Unsurprisingly, the likes of Schwartz and Don Jelinek were unimpressed. Such tactics, in their view, were not only risky but “might end up alienating the very jurors the Brothers would be relying on for acquittals” (322). That is, ordinary juror members might feel like they were being pressured to side with a political cause rather than making a specific decision about a case. Either way, the ABLD was successful in at least holding itself together. It allowed Kunstler to pursue the more radical defense with Hill, and Schwartz the more traditional one with Pernasalice, in their joint trial.
This debate also put the prisoners themselves in an ambiguous position. On the one hand, they wanted to be acquitted and serve no further time. Many therefore sought the best conventional defense possible, as did Shango. On the other hand, they realized that they were part of a broader symbolic struggle for the rights of oppressed prisoners everywhere. In simple terms, this can be expressed as the conflict between solidarity and self-interest. Doubtless strong bonds were formed between those who had survived together through so much suffering. At the same time, these bonds were tested by the perceived celebrity lifestyle of the media-projected leaders of the rebellion, Clark and Champen, while others still languished. The perception was that some had been exploiting the trauma of all for individual fame and wealth. This perception was not helped by revelations that some of the bailed Brothers had stolen money from the ABLD to pay for drugs.

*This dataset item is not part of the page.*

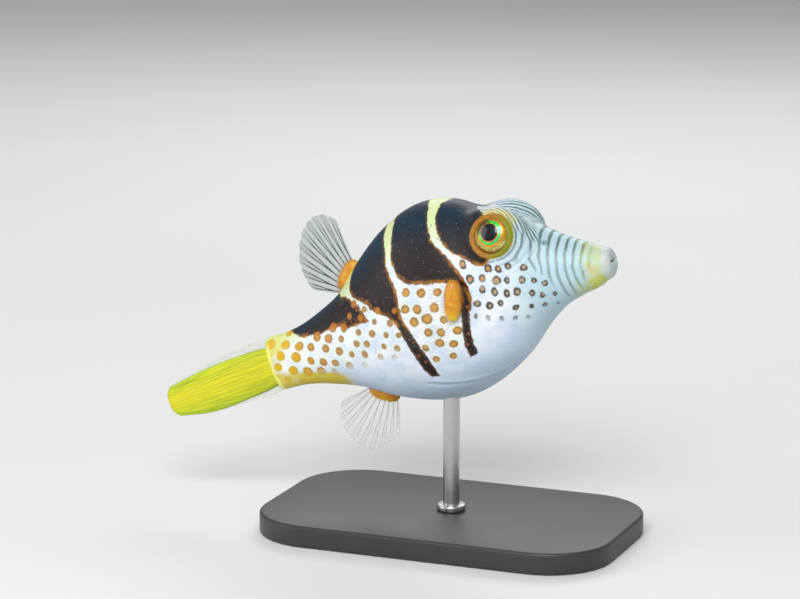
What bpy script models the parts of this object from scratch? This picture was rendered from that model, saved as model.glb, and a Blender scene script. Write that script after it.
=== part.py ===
# A life-size still model of a small sharp-nosed pufferfish with dark saddles, swimming nose up,
# held over a flat display base by one rod under the belly.
#
# Lengths are in millimetres and angles in degrees until they are placed in the scene.
# The fish's own frame: x runs forward from the root of the tail fin, y to the fish's left, z up
# towards its back. The empty fish_pose carries that frame over the base and tilts the nose up.

import math

import bmesh
import bpy
import numpy as np
from mathutils import Matrix, Vector

MM = 0.001
GAP = 0.3

# Lengths along the body
HEAD_FROM = 45.7
TAIL_STEM_TO = 14.0
LIPS_FROM = 67.3
TAIL_FIN_LENGTH = 23.9

# Pose on the stand
NOSE_UP = 20.0
BELLY_REST_X = 31.0
BASE_SIZE = (66.0, 40.0, 4.0)
BASE_CORNER = 12.0
BASE_EDGE = 0.6
FISH_HEIGHT = 28.0
ROD_RADIUS = 1.5
ROD_SIDES = 20
ROD_INTO_BELLY = 5.0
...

In the end, the trial results were mixed. Pernasalice and especially Hill lost out, while Shango and others went free. In the former cases, as Thompson observes, it is hard to know whether a more traditional legal strategy than Kunstler pursued would have made a difference. Perhaps jurors would have convicted Hill regardless. Ironically, though, it was the state’s appeal to politics, not legal technicalities, that won it the day. This fact highlighted the limits to finding justice within the legal system for both sides in the radical–liberal debate.